Caitlin Tan
ctan@uwyo.edu
Growing up in former East Germany and surviving WWII and the aftermath, Ilse Killian Tan never thought she would fall in love with the West, that being Wyoming.
On a still German afternoon, an American jet pilot dropped a bomb on the high school Ilse Killian Tan and her sister were attending – completely destroying the school and city.
“The whole city was completely bombed out and school,” Tan said. “We heard the planes coming closer and closer and knew next would be us.”
The two girls survived; Tan said she does not know about the fate of her other schoolmates, as she and her sister could never return to the school or village again.
After evacuating the school Tan and her sister made the two-hour journey back to their home in Oelsnitz, Germany.
“We were outside and there were dead people all over – smoke, you could barely see,” Tan said.
It was ultimately World War II and the aftermath that segregated Germany that ultimately drove Tan to immigrate to America to seek a more stable life.
Although America has never replaced her first love, Germany, she found a love in the Wild West of Wyoming.
“I just had that feeling that I wanted to see what it was like over here [America],” Tan said. “Maybe it was wrong – I don’t know.”
Tan was born in 1928 and raised in the former East German village Oelsnitz. She was born to an upper-middle class family – her father, who drove a “car better than a Mercedes,” owned a world-renowned lace shop that brought customers from places like Pakistan, England and Africa.
Often the family would vacation for four weeks in the summer along the Baltic Sea.
However, this did not last for the latter parts of Tan’s childhood.
When she turned 10 years old she was enrolled in the mandatory Hitler youth program. At 13 she became a leader, in charge of eight girls from 10 to 12 years old.
“There was nothing of hate,” Tan said. “It was innocent. At that age I couldn’t care less about politics.”
The days were comprised with games, learning activities, meetings and playtime.
The girls wore uniforms consisting of a dark blue skirt, short sleeve white shirt and a black kerchief tied together with a brown leather knot.
“Of course they were talking with Hitler and how he came to power,” she said. “I personally couldn’t care less about it. Hitler was somewhere – you kind of admired him. One saw him as a great person – I did and others all did.”
Tan said she began to notice a change in her quality of life when the war began. Many young people had to leave and all the men were drafted to the war.
Tan said she remembers one Jewish boy in her school that began to be teased by other boys due to the ever-present anti-Semitism Nazi agenda.
“In the war there was nothing that I really liked about the Nazi idea,” Tan said.
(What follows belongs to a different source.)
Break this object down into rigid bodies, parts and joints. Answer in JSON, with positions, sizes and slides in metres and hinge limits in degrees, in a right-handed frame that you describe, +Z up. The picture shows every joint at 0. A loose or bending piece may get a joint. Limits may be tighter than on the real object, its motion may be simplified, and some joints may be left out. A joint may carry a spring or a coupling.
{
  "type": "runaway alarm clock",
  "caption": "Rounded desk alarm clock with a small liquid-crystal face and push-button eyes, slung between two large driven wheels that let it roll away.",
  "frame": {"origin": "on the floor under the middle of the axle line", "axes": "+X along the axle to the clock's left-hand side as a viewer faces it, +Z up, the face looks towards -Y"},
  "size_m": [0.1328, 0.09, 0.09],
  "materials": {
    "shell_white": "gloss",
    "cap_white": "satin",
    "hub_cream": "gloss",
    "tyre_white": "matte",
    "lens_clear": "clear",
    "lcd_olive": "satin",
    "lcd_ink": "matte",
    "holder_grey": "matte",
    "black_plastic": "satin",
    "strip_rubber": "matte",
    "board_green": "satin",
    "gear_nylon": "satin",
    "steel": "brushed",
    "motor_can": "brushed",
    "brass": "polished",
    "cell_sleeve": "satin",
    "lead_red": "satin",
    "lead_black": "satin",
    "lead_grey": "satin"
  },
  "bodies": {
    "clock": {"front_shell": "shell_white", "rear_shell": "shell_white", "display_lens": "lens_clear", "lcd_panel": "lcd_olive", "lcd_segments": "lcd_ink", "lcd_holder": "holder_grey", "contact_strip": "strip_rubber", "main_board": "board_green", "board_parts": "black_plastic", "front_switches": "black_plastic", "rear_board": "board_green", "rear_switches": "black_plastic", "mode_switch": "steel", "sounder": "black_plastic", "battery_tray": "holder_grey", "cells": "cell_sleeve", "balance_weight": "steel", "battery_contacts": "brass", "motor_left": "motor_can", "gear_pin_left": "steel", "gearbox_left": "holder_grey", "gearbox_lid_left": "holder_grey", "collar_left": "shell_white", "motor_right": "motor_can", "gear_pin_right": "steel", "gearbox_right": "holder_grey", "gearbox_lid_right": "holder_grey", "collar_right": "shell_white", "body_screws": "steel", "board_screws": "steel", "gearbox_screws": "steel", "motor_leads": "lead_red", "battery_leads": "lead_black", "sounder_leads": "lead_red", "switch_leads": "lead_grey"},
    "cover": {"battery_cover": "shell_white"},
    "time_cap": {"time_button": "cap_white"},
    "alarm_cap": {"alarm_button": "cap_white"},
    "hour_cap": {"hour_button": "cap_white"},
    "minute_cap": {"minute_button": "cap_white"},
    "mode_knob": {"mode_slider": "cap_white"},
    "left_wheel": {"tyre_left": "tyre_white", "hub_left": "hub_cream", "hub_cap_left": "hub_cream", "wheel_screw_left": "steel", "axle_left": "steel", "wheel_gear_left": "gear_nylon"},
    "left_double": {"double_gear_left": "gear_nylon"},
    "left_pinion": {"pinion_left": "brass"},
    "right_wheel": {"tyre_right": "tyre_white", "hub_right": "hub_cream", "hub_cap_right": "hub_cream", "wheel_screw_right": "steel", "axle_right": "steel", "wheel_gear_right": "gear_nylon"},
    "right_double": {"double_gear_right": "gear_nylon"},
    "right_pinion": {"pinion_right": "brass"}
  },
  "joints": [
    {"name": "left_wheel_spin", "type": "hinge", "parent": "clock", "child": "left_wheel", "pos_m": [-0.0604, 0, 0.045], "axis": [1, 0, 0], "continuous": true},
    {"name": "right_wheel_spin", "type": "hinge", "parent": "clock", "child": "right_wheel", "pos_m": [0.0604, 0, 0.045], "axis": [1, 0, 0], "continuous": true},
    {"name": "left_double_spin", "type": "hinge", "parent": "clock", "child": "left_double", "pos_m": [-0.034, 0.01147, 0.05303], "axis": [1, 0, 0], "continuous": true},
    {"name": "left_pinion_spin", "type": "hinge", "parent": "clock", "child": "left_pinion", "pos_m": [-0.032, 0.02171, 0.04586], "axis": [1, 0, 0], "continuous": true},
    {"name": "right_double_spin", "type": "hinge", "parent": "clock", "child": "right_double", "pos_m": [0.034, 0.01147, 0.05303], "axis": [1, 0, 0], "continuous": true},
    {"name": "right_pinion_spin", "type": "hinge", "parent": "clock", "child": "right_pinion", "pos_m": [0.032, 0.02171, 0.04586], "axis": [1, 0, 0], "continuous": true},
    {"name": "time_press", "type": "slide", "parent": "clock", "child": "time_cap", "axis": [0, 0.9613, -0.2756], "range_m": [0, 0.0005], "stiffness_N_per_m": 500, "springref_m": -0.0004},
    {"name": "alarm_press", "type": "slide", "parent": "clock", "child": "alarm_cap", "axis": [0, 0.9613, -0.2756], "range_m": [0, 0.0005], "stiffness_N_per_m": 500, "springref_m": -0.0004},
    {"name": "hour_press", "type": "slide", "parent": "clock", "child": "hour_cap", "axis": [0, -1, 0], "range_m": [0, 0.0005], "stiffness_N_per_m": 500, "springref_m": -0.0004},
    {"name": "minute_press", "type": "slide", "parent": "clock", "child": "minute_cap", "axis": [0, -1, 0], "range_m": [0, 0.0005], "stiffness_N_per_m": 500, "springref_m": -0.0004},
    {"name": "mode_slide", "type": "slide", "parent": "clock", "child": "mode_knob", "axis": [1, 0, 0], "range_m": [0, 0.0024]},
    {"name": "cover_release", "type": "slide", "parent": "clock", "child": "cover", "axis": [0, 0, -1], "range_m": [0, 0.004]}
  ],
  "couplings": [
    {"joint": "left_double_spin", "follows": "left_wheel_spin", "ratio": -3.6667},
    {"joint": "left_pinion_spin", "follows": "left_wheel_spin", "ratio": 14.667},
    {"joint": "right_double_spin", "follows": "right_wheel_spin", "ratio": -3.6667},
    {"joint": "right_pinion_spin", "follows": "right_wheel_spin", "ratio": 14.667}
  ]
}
There were several Jewish-owned stores in the town her family continued to shop at through the war, but later on it became clear the Jewish families needed to seek asylum elsewhere due to pressing danger.
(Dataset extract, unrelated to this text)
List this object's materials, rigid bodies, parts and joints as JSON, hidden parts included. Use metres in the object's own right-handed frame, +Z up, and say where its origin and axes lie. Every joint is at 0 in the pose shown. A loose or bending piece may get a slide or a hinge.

Tan said life became progressively worse.
Her father was immediately drafted in the artillery for the entirety of the war, leaving Tan’s mother in charge of the lace factory.
Shortly after, Tan’s 16 year old brother was drafted.
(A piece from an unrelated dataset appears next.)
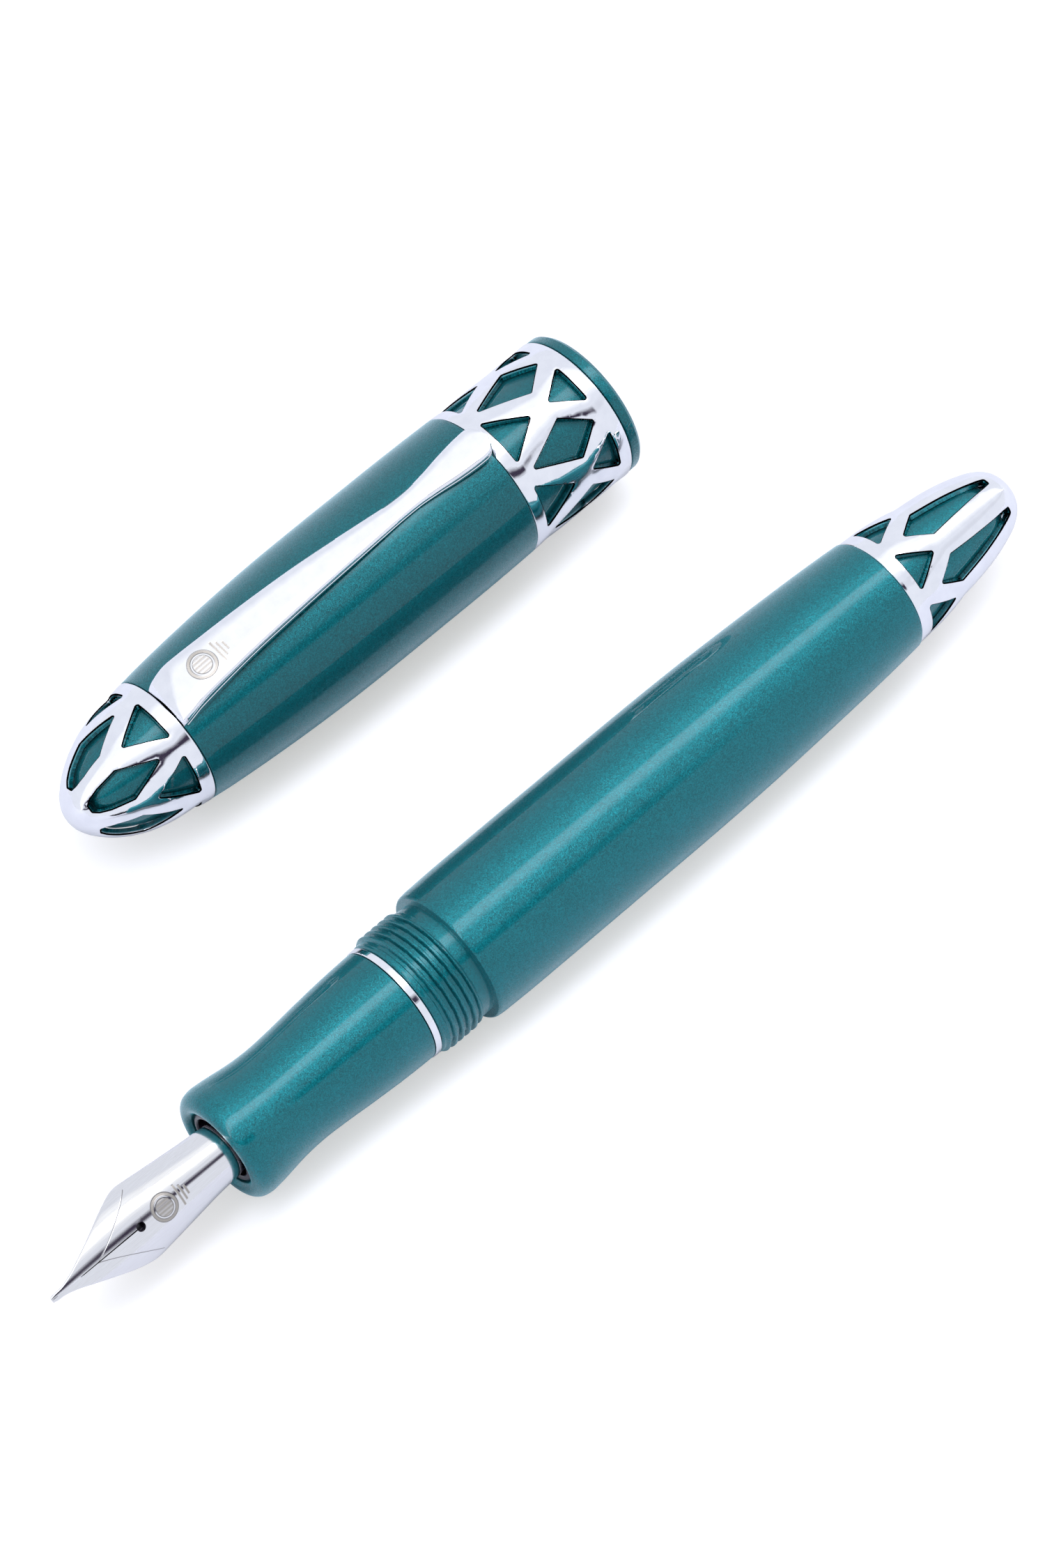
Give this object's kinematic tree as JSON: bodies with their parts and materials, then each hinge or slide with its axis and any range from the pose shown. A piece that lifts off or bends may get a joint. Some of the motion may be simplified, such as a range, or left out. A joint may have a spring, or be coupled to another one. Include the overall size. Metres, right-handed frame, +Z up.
{
  "type": "fountain pen",
  "caption": "Large lacquered fountain pen with openwork metal ends, broad nib, screw thread and piston filler, its clipped screw cap lying beside it.",
  "frame": {"origin": "centre of the bounding box's footprint, at the height of the table that the pen and cap lie on", "axes": "+X along the pen from the nib's point to the tail, +Y across the table towards the cap, +Z up"},
  "size_m": [0.146, 0.059, 0.0213],
  "materials": {
    "teal_lacquer": "high-gloss metal-flake lacquer over brass",
    "chrome": "bright polished plating",
    "steel": "polished stainless steel",
    "brass": "turned, unplated",
    "black_plastic": "moulded, glossy",
    "clear_plastic": "clear, polished"
  },
  "bodies": {
    "barrel": {"barrel_shell": "teal_lacquer", "barrel_sleeve": "brass", "tail_core": "teal_lacquer", "tail_filigree": "chrome", "tail_screw": "steel"},
    "filler": {"filler_mouth": "black_plastic", "filler_tube": "clear_plastic", "filler_collar": "chrome"},
    "section": {"grip_section": "teal_lacquer", "section_ring": "chrome", "section_shank": "brass", "nib_housing": "black_plastic"},
    "nib_unit": {"nib": "steel", "nib_tipping": "steel", "feed": "black_plastic"},
    "knob": {"filler_knob": "black_plastic"},
    "piston": {"filler_piston": "black_plastic", "filler_rod": "steel"},
    "cap": {"cap_body": "teal_lacquer", "cap_dome_core": "teal_lacquer", "cap_dome_filigree": "chrome", "cap_lip_filigree": "chrome", "cap_lip_ring": "teal_lacquer", "cap_thread_insert": "brass", "cap_liner": "black_plastic", "cap_screw": "steel"},
    "clip": {"clip": "chrome"}
  },
  "joints": [
    {"name": "section_travel", "type": "slide", "parent": "barrel", "child": "filler", "axis": [-1, 0, 0], "range_m": [0, 0.004]},
    {"name": "section_turn", "type": "hinge", "parent": "filler", "child": "section", "pos_m": [-0.03497, -0.02089, 0.0086], "axis": [-1, 0, 0], "range_deg": [0, 1801]},
    {"name": "nib_pull", "type": "slide", "parent": "section", "child": "nib_unit", "axis": [-1, 0, 0], "range_m": [0, 0.003]},
    {"name": "knob_turn", "type": "hinge", "parent": "filler", "child": "knob", "pos_m": [0.02504, -0.02089, 0.0086], "axis": [1, 0, 0], "range_deg": [0, 2161]},
    {"name": "piston_travel", "type": "slide", "parent": "filler", "child": "piston", "axis": [-1, 0, 0], "range_m": [0, 0.018]},
    {"name": "cap_draw", "type": "slide", "parent": "barrel", "child": "cap", "axis": [-1, 0, 0], "range_m": [0, 0.06]},
    {"name": "clip_flex", "type": "hinge", "parent": "cap", "child": "clip", "pos_m": [-0.01807, 0.01952, 0.01799], "axis": [0, -0.999, -0.0436], "range_deg": [0, 3], "stiffness_Nm_per_rad": 2}
  ],
  "couplings": [
    {"joint": "section_turn", "follows": "section_travel", "rad_per_m": 7854},
    {"joint": "knob_turn", "follows": "piston_travel", "rad_per_m": 2094.4}
  ]
}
Both her father and brother returned home alive, but Tan said the time while they were gone was unpredictable and ultimately life altering.
“Our school in town was completely bombed out,” Tan said. “We were in the basement when they threw the bombs – the Americans. That was terrible.”
T
an said her family never felt hate toward any country during WWII. Hate was “never a word in our family.”
They had relatives living in America; with one cousin fighting for the U.S. military.
“He lost his legs fighting against Germans who were his relatives, but in a war that’s how it is,” Tan said.
Tan’s father went so far as to help his Jewish lace customers find safety, also sending their belongings discreetly through the mail to them.
Ultimately when the war ended Hitler’s inhumane acts were unveiled. Tan said it was stunning to learn how many people were against Hitler and the horrid murders he allowed.
“One is almost ashamed to be a German,” she said.
As if the terror of WWII was not enough, soon the Russians invaded East Germany.
“The Americans retreated and overnight the Russians moved in,” Tan said.
She said the aftermath was even more horrid than the war
Tan said while the Russians governed there was essentially no food. Tan and her sister worked on a nearby farm from sunrise to sunset, not for money, but for food, such as grains and butter.
In the same year of the conclusion of the war, Tan’s brother was arrested by the Russians and put into a concentration camp for three years. It was later discovered a neighbor had falsely accused him of being against the Russian government in exchange for a small portion of food.
“You were never safe,” Tan said. “It was always someone who could denounce you, and then they [Russians] came usually in the evening and night and they just take you away.”
Tan’s uncle, who owned the farm she and her sister labored on, died in a jail designed to be a concentration camp.
“They starved him to death there – he died,” Tan said.
Once some Russian soldiers came to Tan’s house, looking to take Tan and her sister.
“My mother opened the door and here he put his pistol right in her chest,” Tan explained.
Tan said she and her sister hid in the neighbor’s apartment until the soldiers eventually left.
“The thing is you were never safe,” she said. “You never knew what was going to happen.”